=== WRITTEN INSTRUCTION ===
Output each line of the material exactly as it stands.
**********
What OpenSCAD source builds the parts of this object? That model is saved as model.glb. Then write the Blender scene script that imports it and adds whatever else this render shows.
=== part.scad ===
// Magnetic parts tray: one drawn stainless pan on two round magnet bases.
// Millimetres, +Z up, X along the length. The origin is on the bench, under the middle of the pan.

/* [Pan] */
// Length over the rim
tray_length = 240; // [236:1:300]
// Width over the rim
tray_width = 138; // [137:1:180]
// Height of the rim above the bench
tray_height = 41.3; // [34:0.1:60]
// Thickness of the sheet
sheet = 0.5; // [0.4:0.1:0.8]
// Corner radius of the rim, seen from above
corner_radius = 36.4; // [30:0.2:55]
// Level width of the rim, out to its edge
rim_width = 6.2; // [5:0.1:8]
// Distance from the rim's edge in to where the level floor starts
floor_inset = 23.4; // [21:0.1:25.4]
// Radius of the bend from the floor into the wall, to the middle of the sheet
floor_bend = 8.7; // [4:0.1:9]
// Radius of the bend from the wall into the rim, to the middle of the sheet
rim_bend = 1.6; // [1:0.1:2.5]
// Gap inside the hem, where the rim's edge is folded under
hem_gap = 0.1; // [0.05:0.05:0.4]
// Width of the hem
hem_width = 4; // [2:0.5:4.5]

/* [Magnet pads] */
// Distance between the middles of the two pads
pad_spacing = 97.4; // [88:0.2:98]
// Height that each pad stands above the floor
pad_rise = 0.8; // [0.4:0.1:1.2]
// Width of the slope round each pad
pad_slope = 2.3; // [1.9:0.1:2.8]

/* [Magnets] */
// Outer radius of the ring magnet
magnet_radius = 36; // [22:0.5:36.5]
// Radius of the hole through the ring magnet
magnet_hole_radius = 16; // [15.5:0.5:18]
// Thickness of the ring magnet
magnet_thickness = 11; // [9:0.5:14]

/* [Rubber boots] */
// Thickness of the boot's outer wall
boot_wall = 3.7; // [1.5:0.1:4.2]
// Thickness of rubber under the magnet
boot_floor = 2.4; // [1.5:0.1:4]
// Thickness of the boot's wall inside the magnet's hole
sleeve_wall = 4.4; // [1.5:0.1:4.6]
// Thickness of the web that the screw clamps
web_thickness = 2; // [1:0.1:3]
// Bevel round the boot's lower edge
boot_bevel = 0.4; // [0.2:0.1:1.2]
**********
=== SOLUTION TO THIS PROBLEM ===
What OpenSCAD source builds the parts of this object? That model is saved as model.glb. Then write the Blender scene script that imports it and adds whatever else this render shows.
=== part.scad ===
// Magnetic parts tray: one drawn stainless pan on two round magnet bases.
// Millimetres, +Z up, X along the length. The origin is on the bench, under the middle of the pan.

/* [Pan] */
// Length over the rim
tray_length = 240; // [236:1:300]
// Width over the rim
tray_width = 138; // [137:1:180]
// Height of the rim above the bench
tray_height = 41.3; // [34:0.1:60]
// Thickness of the sheet
sheet = 0.5; // [0.4:0.1:0.8]
// Corner radius of the rim, seen from above
corner_radius = 36.4; // [30:0.2:55]
// Level width of the rim, out to its edge
rim_width = 6.2; // [5:0.1:8]
// Distance from the rim's edge in to where the level floor starts
floor_inset = 23.4; // [21:0.1:25.4]
// Radius of the bend from the floor into the wall, to the middle of the sheet
floor_bend = 8.7; // [4:0.1:9]
// Radius of the bend from the wall into the rim, to the middle of the sheet
rim_bend = 1.6; // [1:0.1:2.5]
// Gap inside the hem, where the rim's edge is folded under
hem_gap = 0.1; // [0.05:0.05:0.4]
// Width of the hem
hem_width = 4; // [2:0.5:4.5]

/* [Magnet pads] */
// Distance between the middles of the two pads
pad_spacing = 97.4; // [88:0.2:98]
// Height that each pad stands above the floor
pad_rise = 0.8; // [0.4:0.1:1.2]
// Width of the slope round each pad
pad_slope = 2.3; // [1.9:0.1:2.8]

/* [Magnets] */
// Outer radius of the ring magnet
magnet_radius = 36; // [22:0.5:36.5]
// Radius of the hole through the ring magnet
magnet_hole_radius = 16; // [15.5:0.5:18]
// Thickness of the ring magnet
magnet_thickness = 11; // [9:0.5:14]

/* [Rubber boots] */
// Thickness of the boot's outer wall
boot_wall = 3.7; // [1.5:0.1:4.2]
// Thickness of rubber under the magnet
boot_floor = 2.4; // [1.5:0.1:4]
// Thickness of the boot's wall inside the magnet's hole
sleeve_wall = 4.4; // [1.5:0.1:4.6]
// Thickness of the web that the screw clamps
web_thickness = 2; // [1:0.1:3]
// Bevel round the boot's lower edge
boot_bevel = 0.4; // [0.2:0.1:1.2]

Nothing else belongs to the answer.